Talat, adanın birleşmesine yüzde 65 oranıyla "evet" diyen Kıbrıslı Türklerin sosyal psikolojisinde ve siyasi tercihinde, kendi kendisini yöneteceği bir devlete sahip olma arzusu ile Kıbrıs'ın birleşmesi arzusunun kesinlikle birbiriyle çelişmediğini, bu iki eğilimin birbirini bütünlediğini vurguladı. "Kendi kendisini yönetme arzusu ile Avrupa değerleriyle birleşik bir Kıbrıs oluşturma arzusunu birbirinden ayırmayan Kıbrıs Türk halkının, bugün AB'den gördüğü ayrımcı, dışlayıcı muamele akıl almaz bir şeydir. Bu tutumla Avrupa, Kıbrıslı Türklere, Haçlılar ve Naziler dönemindeki zihniyeti aratmayacak bir ayrımcılıkla, kültürel ırkçılıkla, dinler savaşıyla yaklaşmaya devam ettiği mesajını veriyor.
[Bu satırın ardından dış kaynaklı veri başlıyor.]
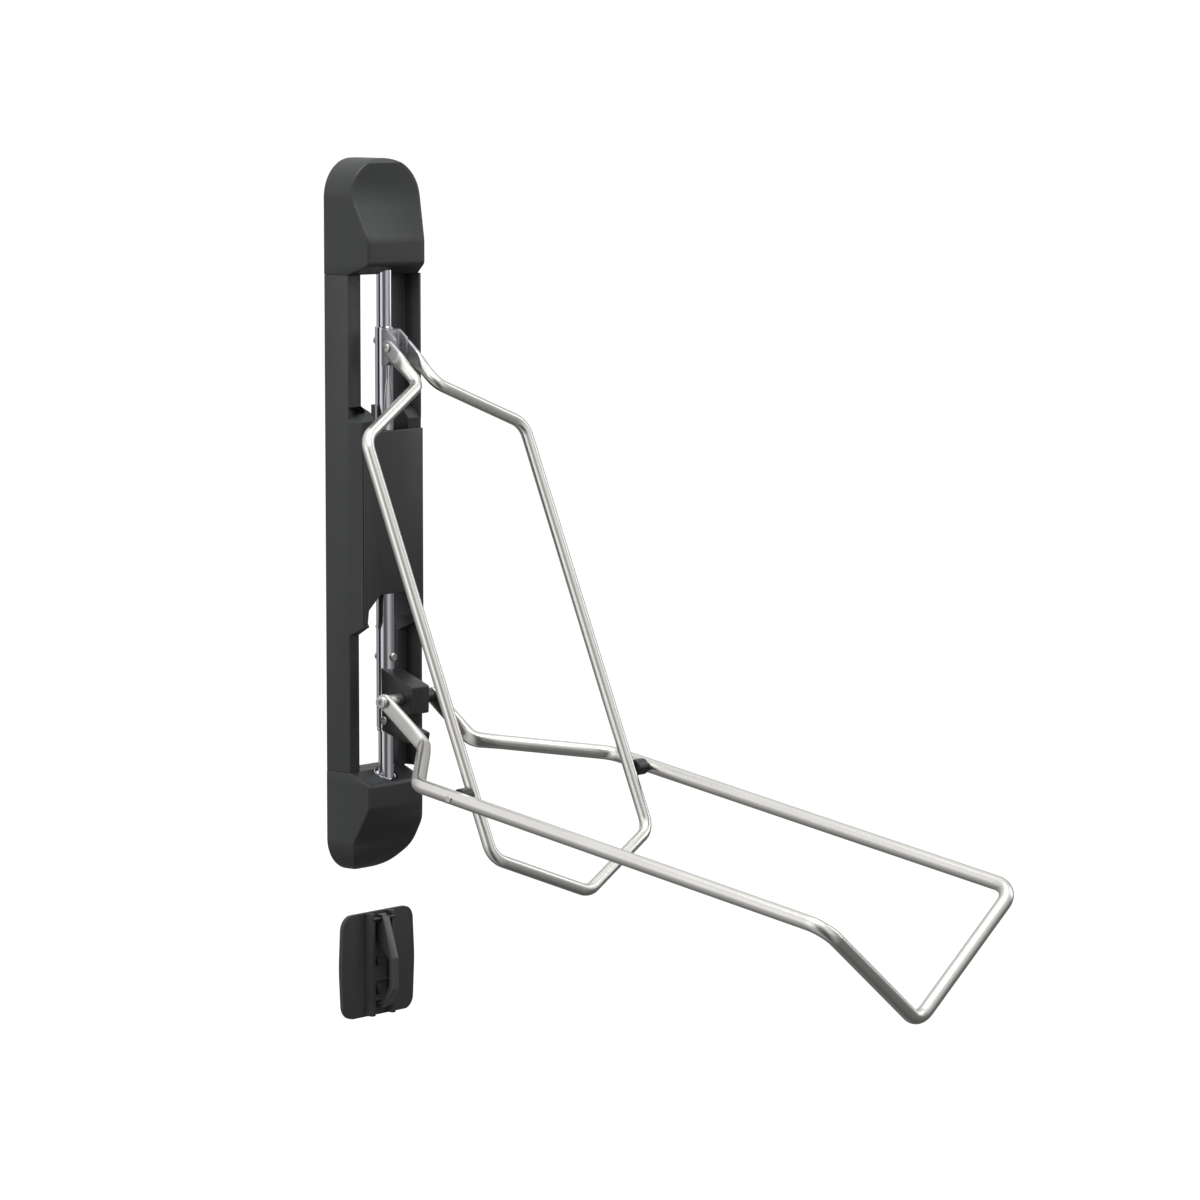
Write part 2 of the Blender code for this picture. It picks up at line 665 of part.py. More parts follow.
def build_slider():
    """What slides on the pole with the head of the hoop."""
    ring("upper_sleeve", (0, POLE_Y, 0.0640), (0, 0, 1), SLEEVE_RADIUS, SLEEVE_BORE, 0.1228, CHROME, 32)
    clevis()
    for name, side in (("left", -1.0), ("right", 1.0)):
        seat = Vector((side * (HOOP_EAR + 0.0028), CLEVIS_PIVOT.y, CLEVIS_PIVOT.z))
        screw_solid(f"clevis_screw_{name}", seat, (side, 0, 0), 0.0044, 0.0016, 0.0030, 0.0085, STEEL)
    seat = (0, POLE_Y + SLEEVE_RADIUS + GAP, 0.1730)
    screw_solid("sleeve_screw_upper", seat, (0, 1, 0), 0.0040, 0.0022, 0.0020, -0.0001, STEEL)
    strut_lug("upper_strut_lug", 0.0720)
    cylinder("strut_rod", (0, STRUT_Y, 0.0030), (0, STRUT_Y, 0.0717), 0.0040, CHROME, 20)


def build_hoop():
    names = (CLEVIS_PIVOT, HOOP_NECK, HOOP_SHOULDER, HOOP_FOOT, HOOP_TIP)
    eye = Vector((HOOP_EAR, CLEVIS_PIVOT.y, CLEVIS_PIVOT.z))
    points = [eye, *names[1:], mirrored(HOOP_FOOT), mirrored(HOOP_SHOULDER)]
    path = bent_path(points, (0.016, 0.020, 0.020, 0.024, 0.020))
    flat_ended_tube("upright_hoop", CLEVIS_PIVOT, path, HOOP_RADIUS, 0.0023, 0.0076, 0.014, 0.020, STAINLESS)


def mirrored(point):
    return Vector((-point.x, point.y, point.z))


def build_lower_frame():
    eye = Vector((ARM_HALF, FRAME_PIVOT.y, FRAME_PIVOT.z))
    points = [eye, ARM_END, TUBE_START, TUBE_OUTER, TUBE_TIP, mirrored(TUBE_OUTER), mirrored(TUBE_START)]
    path = bent_path(points, (0.016, 0.022, 0.022, 0.022, 0.022))
    flat_ended_tube("lower_frame", FRAME_PIVOT, path, TUBE_RADIUS, 0.0029, 0.0078, 0.034, 0.060, STAINLESS, 14)
    for name, side in (("left", -1.0), ("right", 1.0)):
        inner = side * (HOOP_HALF + HOOP_RADIUS + 0.0006)
        place = Vector((inner, CROSSING.y, CROSSING.z))
        length = TUBE_HALF - TUBE_RADIUS - HOOP_HALF - HOOP_RADIUS - 0.0012
        cylinder(f"crossing_bush_{name}", place, place + Vector((side * length, 0, 0)), 0.0080, DARK)
        seat = Vector((side * (TUBE_HALF + TUBE_RADIUS + GAP), CROSSING.y, CROSSING.z))
        screw_solid(f"crossing_rivet_{name}", seat, (side, 0, 0), 0.0032, 0.0011, 0.0016, -0.0001, STAINLESS, 16)


def across_rest(name, place, reach, radius, finish=None):
    reach = Vector((reach, 0, 0))
    return cylinder(name, place - reach, place + reach, radius, finish, sides=16)


def tyre_rest_plate():
    """Curved-sided plate with two upright ribs and three low cross ribs between them."""
    middle = (REST_TOP + REST_BOTTOM) / 2
    bulge = 0.0030
    left, right = REST_X - REST_HALF_WIDTH, REST_X + REST_HALF_WIDTH
    corners = [
        (left + bulge, REST_BOTTOM, 0.015),
        (right - bulge, REST_BOTTOM, 0.013),
        (right, middle, 0.20),
        (right - bulge, REST_TOP, 0.013),
        (left + bulge, REST_TOP, 0.015),
        (left, middle, 0.20),
    ]
    plate = extruded("tyre_rest_plate", rounded(corners, 5), "Y", -REST_THICKNESS, 0.0, BLACK)
    for side in (-1.0, 1.0):
        rib = [
            (REST_X + side * 0.0185, -0.0030),
            (REST_X + side * 0.0170, -0.0120),
            (REST_X + side * 0.0125, -0.0120),
            (REST_X + side * 0.0125, -0.0030),
        ]
        if side < 0:
            rib.reverse()
        boolean(plate, extruded(f"rest_rib_{side:.0f}", rib, "Z", REST_BOTTOM + 0.0005, REST_TOP - 0.0005), "UNION")
    for k, z in enumerate((-0.0300, -0.0690, -0.0890)):
        low = (REST_X - 0.0130, -0.0060, REST_TOP + z - 0.0010)
        high = (REST_X + 0.0130, -0.0030, REST_TOP + z + 0.0010)
        boolean(plate, box(f"rest_cross_rib_{k}", low, high), "UNION")
    return boolean(plate, across_rest("rest_pin_cut", REST_PIN, 0.03, 0.0023))


def tyre_rest_bail():
    """Lever on the pin: an eye with a triangular web, an upright bar and a curled foot."""
    profile = [
        (-0.0158, 0.0),
        (-0.0108, 0.0050, 0.0045),
        (-0.0062, 0.0040, 0.002),
        (-0.0062, -0.0210, 0.002),
        (-0.0225, -0.0410, 0.003),
        (-0.0225, -0.0680, 0.010),
        (-0.0130, -0.0830, 0.008),
        (-0.0066, -0.0850),
        (-0.0066, -0.0905),
        (-0.0165, -0.0885, 0.010),
        (-0.0275, -0.0700, 0.010),
        (-0.0275, -0.0385, 0.002),
    ]
    outline = rounded([(y, REST_PIN.z + z, *radius) for y, z, *radius in reversed(profile)], 4)
    lever = extruded("tyre_rest_bail", outline, "X", REST_X - 0.0048, REST_X + 0.0048, DARK)
    return boolean(lever, across_rest("bail_pin_cut", REST_PIN, 0.03, 0.0023))


def build_tyre_rest():
    plate = tyre_rest_plate()
    tyre_rest_bail()
    across_rest("tyre_rest_pin", REST_PIN, 0.0160, 0.0020, DARK)
    for k, z in enumerate((REST_TOP - 0.0500, REST_TOP - 0.0790)):
        boolean(plate, cylinder(f"rest_hole_{k}", (REST_X, -0.02, z), (REST_X, 0.01, z), 0.0028, sides=16))
        seat = (REST_X, -REST_THICKNESS - GAP, z)
        screw_solid(f"tyre_rest_screw_{k + 1}", seat, (0, -1, 0), 0.0041, 0.0022, 0.0024, 0.0046, DARK, 16)


MOVING = {
    "mast_pivot": (
        Vector((0.0, POLE_Y, 0.0)),
        None,
        (
            "lower_sleeve",
            "pivot_block",
            "pivot_bolt_left",
            "pivot_bolt_right",
            "pivot_spacer_left",
            "pivot_spacer_right",
            "block_screw",
            "sleeve_screw_front",
            "sleeve_screw_rear",
            "lower_strut_lug",
            "strut_cylinder",
        ),
    ),
    "slider_pivot": (
        Vector((0.0, POLE_Y, CLEVIS_PIVOT.z)),
        "mast_pivot",
        (
            "upper_sleeve",
            "clevis",
            "clevis_screw_left",
            "clevis_screw_right",
            "sleeve_screw_upper",
            "upper_strut_lug",
            "strut_rod",
        ),
    ),
    "hoop_pivot": (CLEVIS_PIVOT, "slider_pivot", ("upright_hoop",)),
    "frame_pivot": (
        FRAME_PIVOT,
        "mast_pivot",
        (
            "lower_frame",
            "crossing_bush_left",
            "crossing_bush_right",
            "crossing_rivet_left",
            "crossing_rivet_right",
        ),
    ),
    "bail_pivot": (REST_PIN, None, ("tyre_rest_bail",)),
}


def hang_on_pivots():
    """An empty on each joint's axis carries what moves about it."""
    places = {}
    for name, (place, carrier, parts) in MOVING.items():
        empty = bpy.data.objects.new(name, None)
        empty.empty_display_size = 0.02
        bpy.data.collections[PARTS].objects.link(empty)
        empty.location = place - places.get(carrier, Vector((0, 0, 0)))
        if carrier is not None:
            empty.parent = bpy.data.objects[carrier]
        places[name] = place
        for part in parts:
            thing = bpy.data.objects[part]
            thing.parent = empty
            thing.matrix_parent_inverse = Matrix.Translation(-place)


def main():
    clear_scene()
    build_housing()
    build_pole()
    build_mast()
    build_slider()
    build_hoop()
    build_lower_frame()
    build_tyre_rest()
    hang_on_pivots()


main()
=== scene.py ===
"""Looks for the bicycle wall rack.

Finer covers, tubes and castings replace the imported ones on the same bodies, under studio light.
"""
import json
import math

import bmesh
import bpy
from mathutils import Matrix, Vector


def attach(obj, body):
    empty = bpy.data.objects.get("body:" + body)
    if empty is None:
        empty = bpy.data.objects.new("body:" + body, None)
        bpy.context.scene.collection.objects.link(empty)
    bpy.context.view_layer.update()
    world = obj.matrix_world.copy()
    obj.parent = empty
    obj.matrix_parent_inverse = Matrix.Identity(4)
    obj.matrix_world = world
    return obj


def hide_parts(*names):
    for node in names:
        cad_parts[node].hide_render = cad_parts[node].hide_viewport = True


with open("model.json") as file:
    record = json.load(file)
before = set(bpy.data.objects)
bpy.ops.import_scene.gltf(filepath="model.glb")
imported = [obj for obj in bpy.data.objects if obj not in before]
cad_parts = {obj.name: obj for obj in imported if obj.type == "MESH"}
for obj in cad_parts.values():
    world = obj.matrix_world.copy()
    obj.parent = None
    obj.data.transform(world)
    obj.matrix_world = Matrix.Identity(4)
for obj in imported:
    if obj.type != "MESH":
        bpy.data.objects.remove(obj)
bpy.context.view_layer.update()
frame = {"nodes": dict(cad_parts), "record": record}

# ---------------------------------------------------------------- sizes
# Metres, in the frame's coordinates: the wall is y = 0, the object stands out towards -y, z is up.
GAP = 0.0003
SEAM_GAP = 0.0001
SEAM_ROUND = 0.0006
HALF_WIDTH = 0.0425
HALF_HEIGHT = 0.350
SEAM_TOP = 0.2376
SEAM_BOTTOM = -0.2486
POST_DEPTH = 0.031
PANEL_DEPTH = 0.0525
PANEL_THICKNESS = 0.0026
WALL = 0.003
CENTRE_TOP = 0.097
CENTRE_BOTTOM = -0.103
CENTRE_FOOT = CENTRE_BOTTOM - 0.011
PANEL_TOP = 0.0860
UPPER_WINDOW_HALF = 0.024
LOWER_WINDOW_HALF = 0.0285
CENTRE_WINDOW_HALF = 0.0365
FIN_DEPTH = 0.0500
POLE_Y = -0.040
POLE_RADIUS = 0.0076
SLEEVE_RADIUS = 0.0092
CLEVIS_PIVOT = Vector((0.0, -0.057, 0.167))
FRAME_PIVOT = Vector((0.0, -0.0704, -0.176))
RING_PLACE = Vector((0.0, -0.040, -0.2531))
RING_AXIS = Vector((0.0, -0.4327, 0.9016))
RING_RADIUS = 0.0124
CROSSING = Vector((0.0, -0.2551, -0.2407))
HOOP_RADIUS = 0.0059
HOOP_EAR = 0.0128
HOOP_HALF = 0.115
HOOP_NECK = Vector((HOOP_EAR, -0.0965, 0.133))
HOOP_SHOULDER = Vector((HOOP_HALF, -0.1199, 0.0887))
HOOP_FOOT = Vector((HOOP_HALF, -0.2787, -0.2983))
HOOP_TIP = Vector((0.0, -0.3000, -0.3426))
TUBE_RADIUS = 0.0070
ARM_HALF = 0.0345
TUBE_HALF = 0.143
ARM_END = Vector((ARM_HALF, -0.1215, -0.2153))
TUBE_START = Vector((TUBE_HALF, -0.2102, -0.2327))
TUBE_OUTER = Vector((TUBE_HALF, -0.6960, -0.3160))
TUBE_TIP = Vector((0.0, -0.6920, -0.4215))
REST_X = 0.0265
REST_TOP = -0.3969
REST_BOTTOM = -0.5009
REST_HALF_WIDTH = 0.0537
REST_THICKNESS = 0.0045
REST_PIN = Vector((REST_X, -0.0108, REST_TOP - 0.0065))
BAIL_HALF = 0.0048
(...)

Ancak akıllarından bu düşünceyi silip, farklı kültür, din ve toplumların çeşitliliğini, bir ayrılıkçılık olarak değil, bir zenginlik olarak gören Avrupalılık idealine bağlanmayı tercih ediyoruz" dedi.
Cumhurbaşkanı Mehmet Ali Talat, yıllardır Kıbrıslı Türklerle güç bölüşümünü arzuluyormuş gibi davranarak dünyayı aldatan Rum tarafına izolasyonların kaldırılması için verilecek bir şey olamayacağını vurgulayarak, "Maraş veya bütünlüklü çözümün diğer unsurları, ancak BM çatısı altında ve bütünlüklü çözüm maksatlarıyla ele alınabilir. Değişik zamanlarda ve değişik koşullarda Maraş'la ilgili önerilerin bizim tarafımızdan ele alınmış ve değerlendirilmiş olması, herhangi bir şey verme karşılığı olmadan verilmiş olan ekonomik izolasyonların kaldırılması sözlerinin tutulması için de pazarlık konusu yapılabileceği anlamına gelmez" diye konuştu.
Talat, Maraş'ın, Papadopulos'a verebilecekleri herhangi bir hediye ya da sus payı olamayacağını belirterek, "Eğer olursa yalanı ve riyayı hoş görmüş, zorbalığa boyun eğmiş oluruz. Ayrıca Rum liderliği, Türkiye'nin AB süreci boyunca Kıbrıslı Türklerin haklarının, parça parça kendilerine devredilebileceğini zannedecektir. Bu da aslında Kıbrıs sorununun çözüm ihtimalini ortadan kaldırmak demek olur. Bugün, Kıbrıs sorununu bilmeden, günü kurtarmak için iyi niyetle çalışan ülkeleri de yanlışa sürükleyerek çözümü onlar eliyle imkansızlaştırırız. Kıbrıs Türk tarafı olarak BM çerçevesinde çalışılacak bütünlüklü bir çözümden yanayız. Bunun için de AB zemininde Rum tarafıyla yapabileceğimiz herhangi bir pazarlık yoktur. AB ile her düzeyde ilişki kurmak ve geliştirmek istiyoruz. Fakat bunun için ne Rum tarafının icazetini kabul ederiz ne de bu ilişkilere onları karıştırırız" şeklinde konuştu.